I'm searching the wheres and whys about the integral notation for co/ends. Who was the first to adopt it? Can you give me a precise pointer or tell me the whole story about it? Was s/he motivated by the Fubini rule only, or there is another additional reason?

Thanks a lot!


From Ross Street's An Australian conspectus of higher categories:

Kelly developed the theory of enriched categories describing enriched adjunction and introducing the variety of limit he called end. I later pointed out that Yoneda had used this concept in the special case of additive categories using an integral notation which Brian Day and Max Kelly adopted. Following this, Mac Lane discussed ends for ordinary categories.

The Day-Kelly paper referred to is

B. Day and G.M. Kelly, Enriched functor categories, Reports of the Midwest Category Seminar, III, Springer, Berlin, 1969, pp. 178–191.

whose introduction states

What we call ends and coends were introduced in the case $V = \text{Ab}$ by Yoneda; we borrow from him the "integral notation".

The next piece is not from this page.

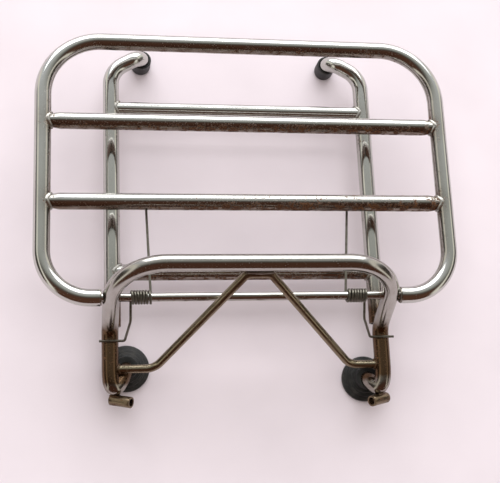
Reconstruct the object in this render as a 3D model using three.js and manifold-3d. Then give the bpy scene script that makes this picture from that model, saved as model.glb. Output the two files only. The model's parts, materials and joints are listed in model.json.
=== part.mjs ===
// Folding luggage rack for a scooter, in bent steel tube.
//
// A sprung carrier grid is hinged on a cross rod that runs through a fixed frame. The frame is one long
// hoop tube, two support legs with their tie bars, a V brace, two bolt sleeves and four rubber feet.
// The rack lies on its back with the carrier folded: X runs along the hinge, Y from the hinge towards
// the top of the carrier, Z upwards. Sizes are in millimetres. Y is measured from the hinge line and Z
// from the ground until the last lines, which move the origin under the middle of the rack.

import * as THREE from 'three';
import { mergeVertices } from 'three/addons/utils/BufferGeometryUtils.js';
import Module from 'manifold-3d';

const wasm = await Module();
wasm.setup();

// ---- driving dimensions -------------------------------------------------------------------------

const GAP = 0.3;                    // between pieces that are welded, pushed together or touching
const TUBE_R = 8;                   // main tube, 16 mm outside
const WALL = 1.5;
const UPPER_TIE_R = 7;
const ROD_R = 4;
const BRACE_R = 4;
const WIRE_R = 1.2;

const HINGE_Z = 70;                 // height of the hinge line and of the folded carrier
const CARRIER = {
  halfWidth: 196,                   // to the middle of the side tubes
  topY: 255,
  crossbarY: { lower: 92, upper: 172 },
  topCornerR: 56,
  bottomCornerR: 45,
};

const FRAME_Z = 28;                 // height of the support legs and of the hoop's lower legs
const HOOP = {
  halfWidth: 133,
  angle: THREE.MathUtils.degToRad(61),  // between the hoop and the folded carrier
  reach: 47,                        // from the hinge line to the top bar
  cornerR: 50,
  bendR: 16,
};
const FOOT = {
  at: { left: [-117, -57], right: [120, -72] },
  bendY: -60,
  legPull: 40,
  footPull: 18,
  steps: 9,
};
const LEG = {
  x: 130.5,
  lowerEndY: -20,
  bendY: 243,
  tipX: 98.5,
  tipY: 261,
  bendR: 25,
  tipBendR: 14,
};
const TIE_Y = { lower: 33, upper: 202 };
const BRACE = { y: -60.5, cornerX: 95.5, cornerShift: 4, cornerR: 18, topX: 11, topR: 8 };

const HINGE = { endClearance: 0.6, flangeR: 7.4, flangeT: 0.8, bushLength: 11, rodHalfLength: 156 };
const DISC = { r: 22.5, baseH: 4, stepR: 18, stepH: 7, ringR: 14.5, ringH: 9.5, hubR: 11, hubH: 16, floorT: 4.5 };
const CAP = { r: 10, h: 18, edge: 2, floorT: 4.5 };
const SLEEVE = {
  r: 5.3,
  boreR: 3.6,
  length: 22,
  at: { left: [-123, -90, 24], right: [128, -94.6, 24] },
  toward: [-0.84, -0.2, 0.5],
};
const SPRING = {
  coilR: 5.6,                       // to the middle of the wire
  pitch: 2.6,
  frameTurns: 6,
  jointTurns: 0.03,                 // between the frame's turns and the long arm's own turn
  jointRoom: 0.5,                   // spare room along the rod there, which closes as the carrier opens
  innerX: 93.1,                     // middle of the wire where the long arm leaves
  slide: -3,                        // of both coils along the rod, from their middle places
  tipX: 99,                         // where the long arm's tip goes into the crossbar
  hookY: -35,
  hookEndX: 143.5,
  tipBendR: 2.4,
  tipDepth: 4,                      // how far the long arm's tip goes into the crossbar
};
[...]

The Yoneda paper referred to is

Yoneda, N., On Ext and exact sequences. Jour. Fac. Sci. Univ. Tokyo 8 (1960), 507 - 576.

where we find written on page 546 (thanks to Francesco for the page reference)

We shall write $\int_C H$ for the integration $I$ of $H$, and $\int_C^\ast H$ for the cointegration $J$ of $H$.

where his "integration" is our "coend", and dually.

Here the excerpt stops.